As I mentioned before, another reason why I wanted to determine macro-categories was so that I could analyse them over the four years. I've chosen two topics based on the events from 2018 to 2022.
Colombia, as of today, has had over six million cases of COVID-19, and more than 140 thousand resulting in death. The following chart shows how the presentation of bills changed over the four legislatures.
We can see a delay in the presentation of bills at the beginning of the state of Health Emergency, which can be explained by the month it took the Congress to implement its virtual sessions in response to the COVID-19 pandemic.
Another interesting thing is the significant increase in the bills under the '2020 Decrees' topic, first in May and even more so in July, even though the Congress was only in session for eleven days that month. It turns out that most of the bills presented in those months were modifications to the decrees that the president implemented under the states of Economic, Social and Ecological Emergency (17 March to 17 April and 6 May to 6 June).
The four years that President Iván Duque was in office were some of the years with the most protests and the harshest police violence and repression. For this reason, I decided to look at the topic 'Military Forces' and three key moments in the previous presidential period: The 2019-2020 protests, the murder of Javier Ordóñez and the 2021 social outbreak.
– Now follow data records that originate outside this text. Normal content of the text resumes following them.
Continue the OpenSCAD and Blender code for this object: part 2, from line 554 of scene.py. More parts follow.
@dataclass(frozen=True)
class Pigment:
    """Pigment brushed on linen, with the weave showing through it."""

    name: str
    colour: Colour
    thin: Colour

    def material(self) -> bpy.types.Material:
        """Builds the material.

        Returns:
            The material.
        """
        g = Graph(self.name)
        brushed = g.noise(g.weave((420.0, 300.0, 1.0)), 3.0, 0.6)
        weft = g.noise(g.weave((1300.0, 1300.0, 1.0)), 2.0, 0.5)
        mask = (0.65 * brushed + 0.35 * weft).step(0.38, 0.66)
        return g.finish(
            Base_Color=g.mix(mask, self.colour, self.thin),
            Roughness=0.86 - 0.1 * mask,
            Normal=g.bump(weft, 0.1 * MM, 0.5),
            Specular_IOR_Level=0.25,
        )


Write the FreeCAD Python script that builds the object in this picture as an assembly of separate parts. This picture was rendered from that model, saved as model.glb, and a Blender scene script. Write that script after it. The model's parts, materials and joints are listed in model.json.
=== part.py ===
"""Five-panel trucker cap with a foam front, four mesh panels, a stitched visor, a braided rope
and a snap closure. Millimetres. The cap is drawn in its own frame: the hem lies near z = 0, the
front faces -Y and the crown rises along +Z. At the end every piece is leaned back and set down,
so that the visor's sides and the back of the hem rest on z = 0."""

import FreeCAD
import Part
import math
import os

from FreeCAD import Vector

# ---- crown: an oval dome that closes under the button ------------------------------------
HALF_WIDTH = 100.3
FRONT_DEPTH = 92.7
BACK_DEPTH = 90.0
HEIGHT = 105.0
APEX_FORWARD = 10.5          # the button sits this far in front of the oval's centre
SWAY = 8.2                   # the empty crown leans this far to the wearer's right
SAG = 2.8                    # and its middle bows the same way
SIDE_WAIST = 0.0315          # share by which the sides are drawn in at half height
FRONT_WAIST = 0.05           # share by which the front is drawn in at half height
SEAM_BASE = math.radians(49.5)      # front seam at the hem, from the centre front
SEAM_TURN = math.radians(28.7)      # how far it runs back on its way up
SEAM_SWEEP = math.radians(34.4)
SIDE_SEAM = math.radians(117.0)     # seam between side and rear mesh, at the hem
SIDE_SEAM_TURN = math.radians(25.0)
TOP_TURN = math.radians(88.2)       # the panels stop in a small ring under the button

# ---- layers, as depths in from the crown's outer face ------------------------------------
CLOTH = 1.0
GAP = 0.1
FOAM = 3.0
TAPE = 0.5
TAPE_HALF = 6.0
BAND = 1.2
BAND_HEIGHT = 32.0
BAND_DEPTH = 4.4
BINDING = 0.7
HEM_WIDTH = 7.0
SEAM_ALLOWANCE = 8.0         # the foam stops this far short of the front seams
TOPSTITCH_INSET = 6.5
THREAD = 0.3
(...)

When I first looked at this chart, I felt safe, somehow. Let me explain. The 2019-2020 protests resulted in three deaths and over 250 wounded. Javier Ordóñez died after police officers pinned him down, kneeled, and used their tasers repeatedly. The riots that happened because of this in the following couple of days resulted in 13 deaths and more than 400 wounded. The 2021 outbreak had a human cost of 80 deaths and over 1200 wounded.
So, why did I felt safe? At first, I thought those spikes meant Congress was working on regulating the use of force in protests. Now I know that even though Congress has attempted to regulate the police, many more efforts have been dedicated to presenting bills that exalt the forces. That's what those spikes mean.